Fast flow simulation study of pulsating ventilation performance on air contaminant removal

Fast flow simulation is imperative in the design of pulsating ventilation, which is potentially efficient in indoor air contaminant removal. The execution of the conventional CFD method requires considerable amount of computational resources. In this study, five different numerical schemes were proposed based on fast fluid dynamics (FFD) and fractional step (FS) methods, and were evaluated to achieve quick simulation of airflow/contaminant dispersion. One of these numerical schemes was identified with the best overall computing efficiency for investigating the performance of pulsating ventilation. With this numerical scheme at hand, the air contaminant removal effectiveness of different ventilation types was evaluated. Two kinds of pulsating ventilation and one kind of steady ventilation were tested upon a benchmark isothermal mixing chamber. The effect of adjusting supply velocity parameters on the ventilation performance was also investigated.
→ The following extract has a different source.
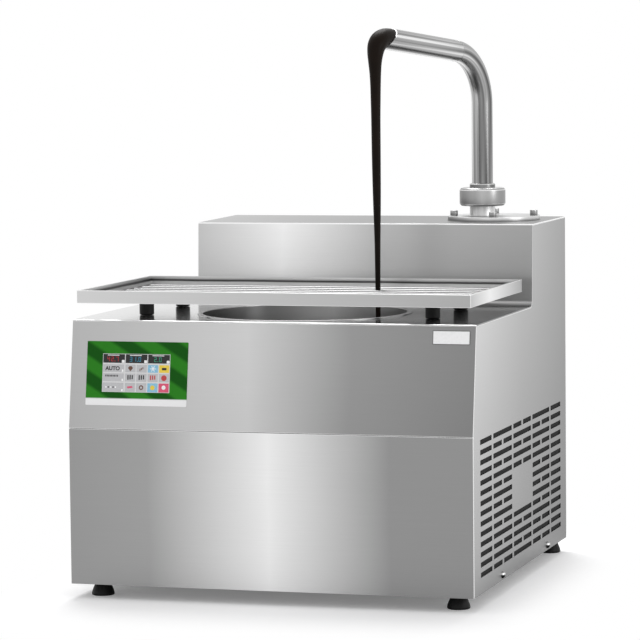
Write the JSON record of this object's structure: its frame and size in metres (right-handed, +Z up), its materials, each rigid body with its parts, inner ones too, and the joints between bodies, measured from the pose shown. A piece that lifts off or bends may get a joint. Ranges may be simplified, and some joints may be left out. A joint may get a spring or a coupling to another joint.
{
  "type": "chocolate tempering machine",
  "caption": "Countertop chocolate tempering machine: steel cabinet with a heated bowl, a bent pouring spout over a lift-off moulding frame, and a touch panel on the leaning front.",
  "frame": {"origin": "middle of the outline on the ground, under the levelling feet", "axes": "+Z up, +Y towards the back, +X towards the right seen from the front"},
  "size_m": [0.5678, 0.578, 0.764],
  "materials": {
    "steel_sheet": "brushed",
    "polished_steel": "polished",
    "black_rubber": "matte",
    "white_seal": "matte",
    "heater_silicone": "matte",
    "insulation": "matte",
    "filter_mat": "matte",
    "chocolate": "glossy",
    "touch_glass": "glossy",
    "badge_plastic": "satin",
    "dark_plastic": "matte",
    "rocker_plastic": "glossy",
    "circuit_board": "satin",
    "supply_case": "satin",
    "cast_metal": "cast",
    "motor_paint": "satin",
    "compressor_shell": "black enamel",
    "fin_aluminium": "matte",
    "copper": "satin"
  },
  "bodies": {
    "cabinet": {"base_pan": "steel_sheet", "front_lower_panel": "steel_sheet", "front_upper_panel": "steel_sheet", "deck_panel": "steel_sheet", "hump_cover": "steel_sheet", "left_side_panel": "steel_sheet", "right_side_panel": "steel_sheet", "rear_panel": "steel_sheet", "motor_bridge": "steel_sheet", "flange_plate": "steel_sheet", "fan_shroud": "steel_sheet", "bowl": "steel_sheet", "feed_pipe": "steel_sheet", "pump_housing": "steel_sheet", "flange_screws": "polished_steel", "panel_screws": "polished_steel", "foot_nuts": "polished_steel", "compressor_mounts": "black_rubber", "bowl_seal": "white_seal", "union_gasket": "white_seal", "bowl_heater": "heater_silicone", "bowl_insulation": "insulation", "air_filter": "filter_mat", "chocolate_fill": "chocolate", "touch_overlay": "touch_glass", "badge": "badge_plastic", "display_module": "dark_plastic", "power_inlet": "dark_plastic", "main_switch_body": "dark_plastic", "control_board": "circuit_board", "power_supply": "supply_case", "pump_bearing_block": "cast_metal", "pump_gearbox": "cast_metal", "stirrer_gearbox": "cast_metal", "pump_motor": "motor_paint", "stirrer_motor": "motor_paint", "fan_motor": "motor_paint", "compressor": "compressor_shell", "condenser": "fin_aluminium", "cooling_coil": "copper", "filter_drier": "copper", "refrigerant_lines": "copper"},
    "stirrer": {"stirrer": "steel_sheet", "stirrer_shaft": "steel_sheet"},
    "pump_rotor": {"pump_screw": "steel_sheet", "pump_coupling": "polished_steel"},
    "fan": {"fan_blade": "dark_plastic"},
    "spout": {"spout_tube": "polished_steel", "spout_collar": "polished_steel", "chocolate_stream": "chocolate"},
    "spout_nut": {"union_nut": "polished_steel"},
    "moulding_frame": {"tray_frame": "steel_sheet", "tray_grid": "steel_sheet", "tray_feet": "black_rubber", "tray_screws": "polished_steel"},
    "mains_rocker": {"main_switch_rocker": "rocker_plastic"},
    "levelling_front_left": {"foot_front_left": "black_rubber"},
    "levelling_front_right": {"foot_front_right": "black_rubber"},
    "levelling_rear_left": {"foot_rear_left": "black_rubber"},
    "levelling_rear_right": {"foot_rear_right": "black_rubber"}
  },
  "joints": [
    {"name": "stirrer_spin", "type": "hinge", "parent": "cabinet", "child": "stirrer", "pos_m": [0, -0.097, 0.25], "axis": [0, 0, 1], "continuous": true},
    {"name": "pump_spin", "type": "hinge", "parent": "cabinet", "child": "pump_rotor", "pos_m": [0.1809, 0.188, 0.3], "axis": [0, 0, 1], "continuous": true},
    {"name": "fan_spin", "type": "hinge", "parent": "cabinet", "child": "fan", "pos_m": [0.21, -0.105, 0.123], "axis": [1, 0, 0], "continuous": true},
    {"name": "spout_swivel", "type": "hinge", "parent": "cabinet", "child": "spout", "pos_m": [0.1809, 0.188, 0.53], "axis": [0, 0, 1], "range_deg": [-14, 7], "deforming": ["chocolate_stream"]},
    {"name": "spout_nut_turn", "type": "hinge", "parent": "cabinet", "child": "spout_nut", "pos_m": [0.1809, 0.188, 0.523], "axis": [0, 0, 1], "range_deg": [0, 540]},
    {"name": "frame_lift", "type": "slide", "parent": "cabinet", "child": "moulding_frame", "axis": [0, 0, 1], "range_m": [0, 0.15]},
    {"name": "mains_rocker_tilt", "type": "hinge", "parent": "cabinet", "child": "mains_rocker", "pos_m": [-0.135, 0.28, 0.08], "axis": [1, 0, 0], "range_deg": [-16, 0]},
    {"name": "levelling_turn_front_left", "type": "hinge", "parent": "cabinet", "child": "levelling_front_left", "pos_m": [-0.249, -0.235, 0.02], "axis": [0, 0, 1], "range_deg": [-180, 180]},
    {"name": "levelling_turn_front_right", "type": "hinge", "parent": "cabinet", "child": "levelling_front_right", "pos_m": [0.249, -0.235, 0.02], "axis": [0, 0, 1], "range_deg": [-180, 180]},
    {"name": "levelling_turn_rear_left", "type": "hinge", "parent": "cabinet", "child": "levelling_rear_left", "pos_m": [-0.259, 0.268, 0.02], "axis": [0, 0, 1], "range_deg": [-180, 180]},
    {"name": "levelling_turn_rear_right", "type": "hinge", "parent": "cabinet", "child": "levelling_rear_right", "pos_m": [0.259, 0.268, 0.02], "axis": [0, 0, 1], "range_deg": [-180, 180]}
  ]
}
CO₂ concentration, airflow pattern, and vortex structure of different ventilation types were illustrated and analyzed. The results reveal that the FS method is more suitable for transient simulation of wall-bounded indoor airflow than the FFD method, and 34%–51% of computing time could be saved compared to the conventional CFD method. Regarding the choice of ventilation type, steady ventilation might result in short-circuit airflow and stagnant zones; alternatively, pulsating ventilation has greater potential in air contaminant removal due to its ever-changing vortex structure.